Software isn’t the only factor driving wider adoption of RFID. Perhaps the largest single enabler has been the emergence of Gen2 -- officially known as the EPCglobal Class-1 Generation-2 UHF RFID Protocol for Communications -- which is the standard protocol for EPC (Electronic Product Code) tag transmissions.
Although the Gen2 standard was ratified late in 2004, it wasn’t until mid-2005 that hardware prototypes began to surface. Only months later would production-grade equipment start trickling onto the streets, long after the first wave of early RFID adopters had begun piloting programs using the earlier Class 0 and Class 1 hardware.
Theoretically, the benefits of Gen2 are many. In addition to providing a common standard to get everyone on the same page, Gen 2 offers increased read speeds -- 4.5 times that of the Class 1 standards -- and better range, which helps to ensure more complete polling even in difficult environments. Gen2 also employs new anti-collision algorithms to improve read accuracy and data reliability.
Gen2 tags can contain more onboard data. Their flexible memory sizes, user-defined spaces, password security, and kill functions that can remove tags from circulation at the reader offer tremendous opportunities for future RFID applications. They also support international power and bandwidth regulations, enabling worldwide interoperability and helping to satisfy regulatory requirements and garner ISO ratification.

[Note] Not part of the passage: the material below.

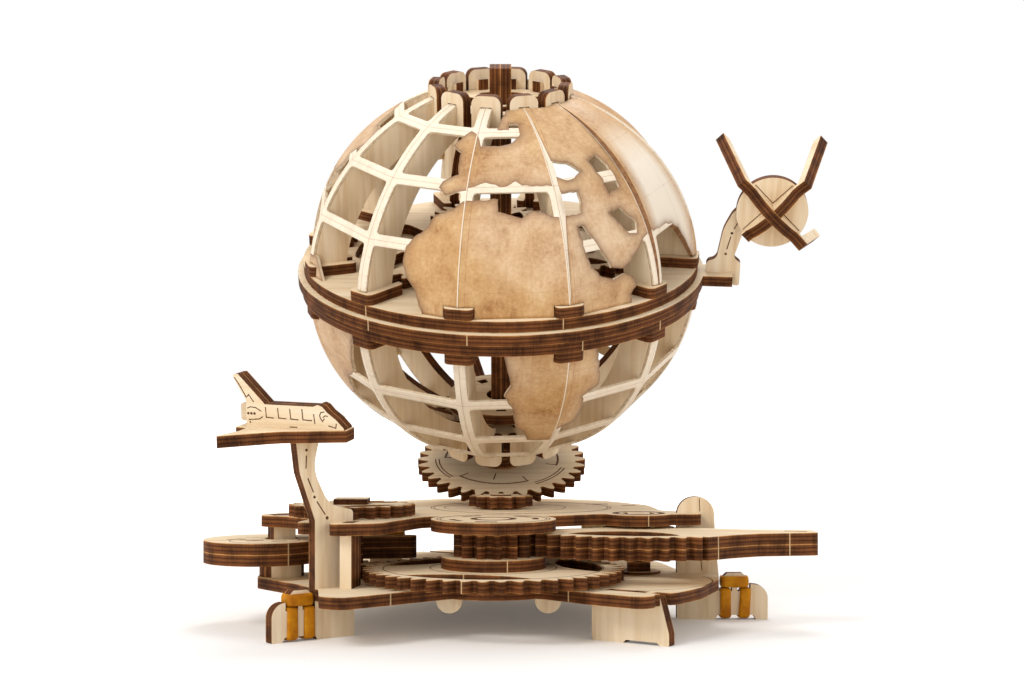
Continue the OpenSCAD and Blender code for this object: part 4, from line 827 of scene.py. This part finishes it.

With new equipment readily available, if you haven’t begun piloting your RFID program yet or are just getting under way, you should plan to use Gen2. Early adopters of previous standards, stuck with outdated equipment that in some cases is not firmware updatable, have found themselves needing to upgrade. New customers should learn from this mistake and purchase only enterprise-grade, upgradable equipment from seasoned pros such as Intermec and Zebra Technologies.
As Gen2 has become the single RFID standard to rally around, it’s received widespread vendor support. For consumers, this will hopefully translate to increased competition, with lower hardware prices to follow.
Still, even Gen2 is unlikely to be the last word in EPC standards. The U.S. Army has already requested yet another next-generation tag, for example, and there will likely still remain varying degrees of standards compliance among vendors. Specifications such as EPCglobal’s ALE (Application Level Events) will also need to be updated to take full advantage of new data and tagging opportunities in Gen2, so even new customers should be prepared to grow. Nonetheless, the rise of Gen2 should finally help smooth the runway for companies looking to launch RFID in 2006.